___ Given material

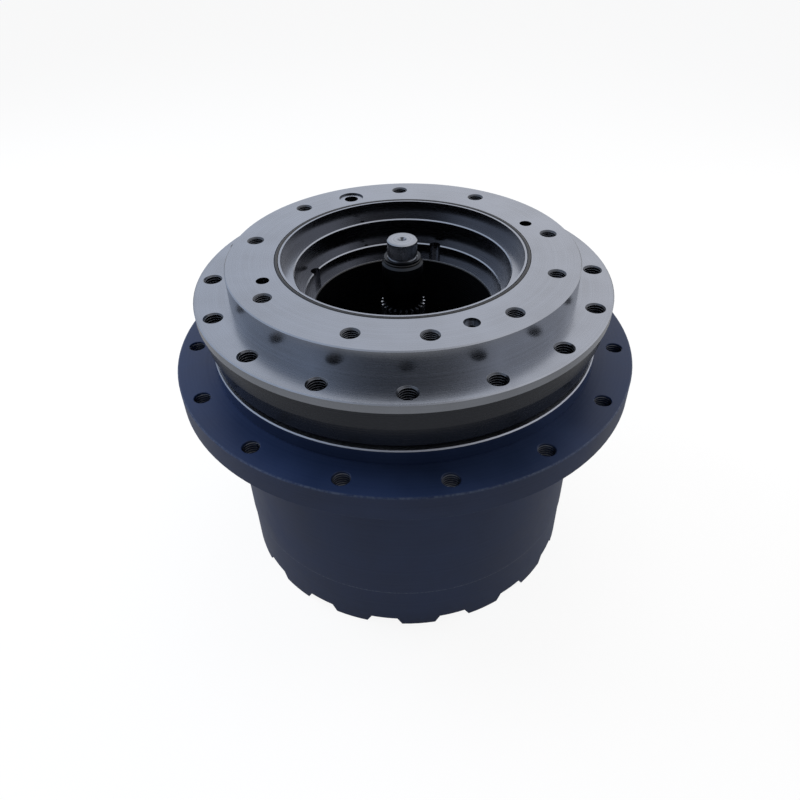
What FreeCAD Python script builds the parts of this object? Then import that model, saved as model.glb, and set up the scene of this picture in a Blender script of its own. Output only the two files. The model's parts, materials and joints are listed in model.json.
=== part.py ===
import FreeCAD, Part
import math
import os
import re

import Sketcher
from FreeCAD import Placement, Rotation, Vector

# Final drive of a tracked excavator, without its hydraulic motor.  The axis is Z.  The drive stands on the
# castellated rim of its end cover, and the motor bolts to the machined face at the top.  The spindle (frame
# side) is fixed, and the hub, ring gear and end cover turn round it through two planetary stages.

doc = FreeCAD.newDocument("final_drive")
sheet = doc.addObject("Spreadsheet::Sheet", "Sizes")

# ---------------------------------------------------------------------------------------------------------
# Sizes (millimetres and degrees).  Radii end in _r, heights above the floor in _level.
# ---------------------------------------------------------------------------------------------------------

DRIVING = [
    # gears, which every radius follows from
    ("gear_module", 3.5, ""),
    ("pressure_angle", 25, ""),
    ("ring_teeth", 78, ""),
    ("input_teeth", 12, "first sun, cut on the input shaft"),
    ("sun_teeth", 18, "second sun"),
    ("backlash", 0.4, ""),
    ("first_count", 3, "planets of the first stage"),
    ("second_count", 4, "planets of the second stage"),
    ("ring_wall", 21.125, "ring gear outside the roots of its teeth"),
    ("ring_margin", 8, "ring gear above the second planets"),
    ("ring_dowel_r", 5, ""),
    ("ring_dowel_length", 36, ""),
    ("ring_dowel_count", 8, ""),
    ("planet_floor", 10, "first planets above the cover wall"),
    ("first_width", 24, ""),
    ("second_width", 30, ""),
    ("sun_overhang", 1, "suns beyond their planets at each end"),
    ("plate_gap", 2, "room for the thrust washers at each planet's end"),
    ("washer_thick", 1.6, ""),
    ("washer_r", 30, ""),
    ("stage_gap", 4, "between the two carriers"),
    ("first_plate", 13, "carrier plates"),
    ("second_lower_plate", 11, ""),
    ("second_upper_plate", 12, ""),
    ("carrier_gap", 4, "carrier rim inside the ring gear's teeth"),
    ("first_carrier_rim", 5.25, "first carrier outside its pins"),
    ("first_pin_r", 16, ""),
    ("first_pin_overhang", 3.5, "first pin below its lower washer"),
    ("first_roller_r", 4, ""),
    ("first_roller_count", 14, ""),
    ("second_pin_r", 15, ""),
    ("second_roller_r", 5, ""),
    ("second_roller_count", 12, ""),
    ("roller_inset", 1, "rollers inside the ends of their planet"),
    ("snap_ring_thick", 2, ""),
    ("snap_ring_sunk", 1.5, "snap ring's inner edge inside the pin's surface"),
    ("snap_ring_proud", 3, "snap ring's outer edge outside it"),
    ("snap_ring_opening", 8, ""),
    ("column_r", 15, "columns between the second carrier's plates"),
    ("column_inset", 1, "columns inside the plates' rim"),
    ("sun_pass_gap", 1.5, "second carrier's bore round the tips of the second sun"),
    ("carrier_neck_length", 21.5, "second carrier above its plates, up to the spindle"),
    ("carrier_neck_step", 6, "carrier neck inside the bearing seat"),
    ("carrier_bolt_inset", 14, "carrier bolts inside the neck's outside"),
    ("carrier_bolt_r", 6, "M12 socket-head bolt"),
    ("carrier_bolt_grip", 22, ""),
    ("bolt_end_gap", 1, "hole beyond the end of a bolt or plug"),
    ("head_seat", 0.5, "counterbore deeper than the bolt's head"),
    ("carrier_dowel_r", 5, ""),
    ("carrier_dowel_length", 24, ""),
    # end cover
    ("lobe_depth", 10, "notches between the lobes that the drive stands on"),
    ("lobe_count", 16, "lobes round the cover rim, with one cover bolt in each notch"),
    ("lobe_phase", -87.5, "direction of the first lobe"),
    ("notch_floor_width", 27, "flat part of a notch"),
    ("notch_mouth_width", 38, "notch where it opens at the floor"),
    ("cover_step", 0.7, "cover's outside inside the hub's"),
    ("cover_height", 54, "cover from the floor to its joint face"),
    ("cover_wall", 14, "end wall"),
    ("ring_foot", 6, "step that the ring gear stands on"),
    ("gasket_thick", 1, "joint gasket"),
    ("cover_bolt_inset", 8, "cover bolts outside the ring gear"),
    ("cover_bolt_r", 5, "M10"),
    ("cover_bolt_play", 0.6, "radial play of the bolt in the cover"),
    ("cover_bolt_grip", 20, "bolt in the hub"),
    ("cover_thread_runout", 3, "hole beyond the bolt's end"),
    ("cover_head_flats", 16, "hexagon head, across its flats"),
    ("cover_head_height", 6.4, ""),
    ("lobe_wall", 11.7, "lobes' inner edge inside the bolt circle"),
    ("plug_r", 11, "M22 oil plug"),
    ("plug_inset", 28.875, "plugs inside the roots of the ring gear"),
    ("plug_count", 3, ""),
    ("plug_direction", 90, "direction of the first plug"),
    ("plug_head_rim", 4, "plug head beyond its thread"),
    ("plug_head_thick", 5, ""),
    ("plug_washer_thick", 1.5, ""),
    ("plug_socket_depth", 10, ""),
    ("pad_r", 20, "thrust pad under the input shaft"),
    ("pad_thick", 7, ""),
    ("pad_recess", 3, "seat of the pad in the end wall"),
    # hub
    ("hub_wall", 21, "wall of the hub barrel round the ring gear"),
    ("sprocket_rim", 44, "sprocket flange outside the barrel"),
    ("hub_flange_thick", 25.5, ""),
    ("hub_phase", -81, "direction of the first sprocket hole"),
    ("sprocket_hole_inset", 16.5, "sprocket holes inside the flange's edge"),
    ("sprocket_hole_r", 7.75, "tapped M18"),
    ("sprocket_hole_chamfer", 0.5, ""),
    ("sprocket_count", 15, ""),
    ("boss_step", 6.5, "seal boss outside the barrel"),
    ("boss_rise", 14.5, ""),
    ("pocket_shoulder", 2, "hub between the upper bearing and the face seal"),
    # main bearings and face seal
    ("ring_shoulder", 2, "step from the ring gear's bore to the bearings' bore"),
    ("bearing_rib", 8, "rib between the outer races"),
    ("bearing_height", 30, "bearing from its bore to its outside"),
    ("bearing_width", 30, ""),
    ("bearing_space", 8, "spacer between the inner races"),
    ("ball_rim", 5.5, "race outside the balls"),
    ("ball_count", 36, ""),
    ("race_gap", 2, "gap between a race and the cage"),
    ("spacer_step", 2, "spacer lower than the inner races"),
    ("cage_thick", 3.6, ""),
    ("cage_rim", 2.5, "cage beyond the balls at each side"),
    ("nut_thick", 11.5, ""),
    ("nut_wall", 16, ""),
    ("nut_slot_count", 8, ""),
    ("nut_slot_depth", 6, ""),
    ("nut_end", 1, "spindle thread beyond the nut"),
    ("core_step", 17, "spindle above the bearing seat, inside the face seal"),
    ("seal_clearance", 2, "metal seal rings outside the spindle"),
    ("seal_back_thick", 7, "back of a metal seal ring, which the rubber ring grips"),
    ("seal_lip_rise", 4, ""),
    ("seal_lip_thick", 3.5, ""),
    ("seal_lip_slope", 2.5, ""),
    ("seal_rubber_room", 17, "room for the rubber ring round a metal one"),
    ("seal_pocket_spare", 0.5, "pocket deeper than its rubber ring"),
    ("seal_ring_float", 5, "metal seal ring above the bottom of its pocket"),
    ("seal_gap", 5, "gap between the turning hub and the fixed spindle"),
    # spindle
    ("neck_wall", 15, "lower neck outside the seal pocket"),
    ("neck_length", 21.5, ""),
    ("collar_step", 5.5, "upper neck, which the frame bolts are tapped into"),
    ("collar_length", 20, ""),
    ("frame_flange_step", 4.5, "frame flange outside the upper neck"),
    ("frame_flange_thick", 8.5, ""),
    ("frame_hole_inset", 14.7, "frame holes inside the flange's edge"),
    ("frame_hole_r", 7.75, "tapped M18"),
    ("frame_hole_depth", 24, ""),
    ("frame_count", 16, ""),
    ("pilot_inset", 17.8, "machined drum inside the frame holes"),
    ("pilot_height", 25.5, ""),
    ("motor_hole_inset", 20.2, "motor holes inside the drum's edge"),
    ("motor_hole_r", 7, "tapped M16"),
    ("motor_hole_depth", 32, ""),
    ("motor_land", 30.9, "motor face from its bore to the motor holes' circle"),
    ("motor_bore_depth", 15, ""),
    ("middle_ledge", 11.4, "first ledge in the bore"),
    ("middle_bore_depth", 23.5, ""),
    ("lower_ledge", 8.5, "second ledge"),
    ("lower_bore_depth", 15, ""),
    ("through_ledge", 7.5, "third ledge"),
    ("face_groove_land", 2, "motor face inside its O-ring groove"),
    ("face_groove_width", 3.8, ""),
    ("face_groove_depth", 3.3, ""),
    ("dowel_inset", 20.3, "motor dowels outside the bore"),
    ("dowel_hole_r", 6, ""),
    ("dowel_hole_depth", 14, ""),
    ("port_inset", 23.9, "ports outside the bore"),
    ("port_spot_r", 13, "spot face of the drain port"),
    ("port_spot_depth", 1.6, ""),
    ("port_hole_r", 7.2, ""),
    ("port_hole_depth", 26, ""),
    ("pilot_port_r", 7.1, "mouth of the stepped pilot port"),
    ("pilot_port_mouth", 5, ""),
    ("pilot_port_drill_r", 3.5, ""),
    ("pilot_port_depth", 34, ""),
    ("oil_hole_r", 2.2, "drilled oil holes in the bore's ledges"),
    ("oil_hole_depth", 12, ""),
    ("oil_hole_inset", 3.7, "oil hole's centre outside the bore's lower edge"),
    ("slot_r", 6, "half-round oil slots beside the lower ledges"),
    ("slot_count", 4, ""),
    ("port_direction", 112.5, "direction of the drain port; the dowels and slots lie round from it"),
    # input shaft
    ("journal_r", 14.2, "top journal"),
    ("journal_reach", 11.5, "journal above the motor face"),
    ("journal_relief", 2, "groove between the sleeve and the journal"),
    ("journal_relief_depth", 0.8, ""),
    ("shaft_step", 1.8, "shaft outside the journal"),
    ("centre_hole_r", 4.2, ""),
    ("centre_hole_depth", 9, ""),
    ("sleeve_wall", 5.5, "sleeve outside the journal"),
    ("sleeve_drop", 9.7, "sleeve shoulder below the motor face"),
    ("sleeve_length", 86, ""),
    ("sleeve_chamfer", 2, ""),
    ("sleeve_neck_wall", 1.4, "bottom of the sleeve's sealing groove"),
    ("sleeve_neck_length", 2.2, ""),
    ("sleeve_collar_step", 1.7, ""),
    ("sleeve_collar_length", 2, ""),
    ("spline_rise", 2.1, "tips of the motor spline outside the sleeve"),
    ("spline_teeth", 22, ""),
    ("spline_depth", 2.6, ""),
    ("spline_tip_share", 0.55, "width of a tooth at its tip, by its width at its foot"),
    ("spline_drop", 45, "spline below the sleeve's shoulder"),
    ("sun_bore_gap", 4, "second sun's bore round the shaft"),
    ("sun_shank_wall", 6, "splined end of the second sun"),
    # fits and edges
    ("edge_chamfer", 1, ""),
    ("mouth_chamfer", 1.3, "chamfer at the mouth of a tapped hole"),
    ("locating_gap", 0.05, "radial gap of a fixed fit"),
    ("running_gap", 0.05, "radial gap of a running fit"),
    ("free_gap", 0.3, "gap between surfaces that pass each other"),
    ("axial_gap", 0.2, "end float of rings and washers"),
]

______

=== Exercise instructions ===
Include the first line, the line containing "from FreeCAD import", and every line between them, copied exactly from the material above; output no other line.

=== Response ===
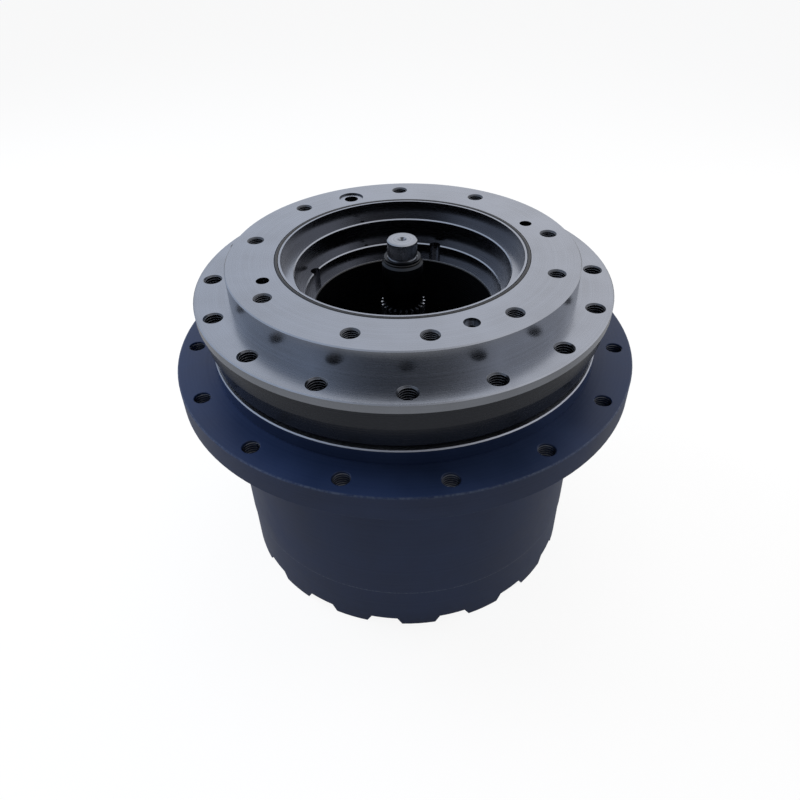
What FreeCAD Python script builds the parts of this object? Then import that model, saved as model.glb, and set up the scene of this picture in a Blender script of its own. Output only the two files. The model's parts, materials and joints are listed in model.json.
=== part.py ===
import FreeCAD, Part
import math
import os
import re

import Sketcher
from FreeCAD import Placement, Rotation, Vector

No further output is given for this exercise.